In Europe, the new Q7 launches with a 3.0-litre V6 diesel using mild-hybrid technology, an electric-powered compressor and quattro all-wheel drive as standard. It can also run on hydrotreated vegetable oil, better known as HVO, where available.
In the US, the story gets even more muscular. The Q7 is set to use a twin-turbocharged 2.9-litre V6 producing 429HP, while the SQ7 steps up to a twin-turbocharged 4.0-litre V8 with 591HP. Audi says the SQ7 can run from 0 to 60mph in 3.7 seconds, which is deeply unnecessary and exactly why people will pay attention.

Both the Q7 and SQ7 can tow up to 7,700 pounds when properly equipped, giving the car the sort of real-world usefulness that still matters to buyers in this part of the market.
Audi is not simply updating an old nameplate. It is reminding buyers that the big luxury SUV still has a place, even as the industry gets louder about electrification.

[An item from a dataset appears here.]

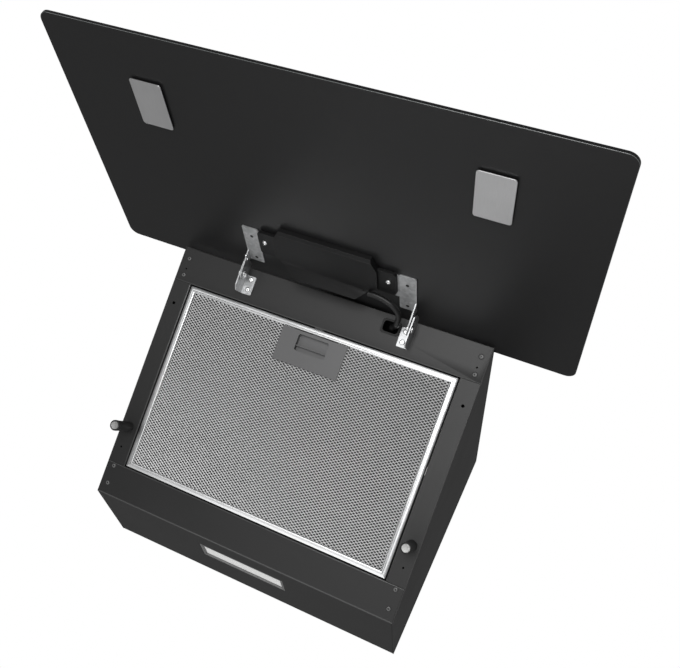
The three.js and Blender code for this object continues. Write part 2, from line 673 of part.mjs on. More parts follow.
// The stepped shell of the touch control, open towards the glass.
function housingForm(inset) {
  const near = HOUSING_NEAR + inset;
  const far = HOUSING_FAR - inset;
  const half = HOUSING_HALF_W - inset;
  const profile = sweep(
    [
      [-1, -near + 4],
      [-1, -far],
      [HOUSING_SHALLOW - 3 - inset, -far],
      [HOUSING_SHALLOW - inset, -far + 3],
      [HOUSING_SHALLOW + 1 - inset, -near - 11],
      [HOUSING_DEEP - inset, -near],
    ],
    "x",
    -half,
    half,
  );
  const plan = sweep(
    [
      [-near + 4, -half + 27],
      [-near, -half + 25],
      [-near - 20, -half],
      [-far + 16, -half],
      [-far, -half + 8],
      [-far, half - 8],
      [-far + 16, half],
      [-near - 20, half],
      [-near, half - 25],
      [-near + 4, half - 27],
    ],
    "y",
    -2,
    HOUSING_DEEP + 1,
  );
  return profile.intersect(plan);
}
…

The Q7 now has the screens, the lights, the comfort and the digital tricks expected of a modern premium car. But it also has the size, power and long-distance confidence that made large SUVs so popular in the first place.
Audi’s electric future may be coming, but the new Q7 establishes that the brand is not ready to let combustion-powered luxury disappear without a fight.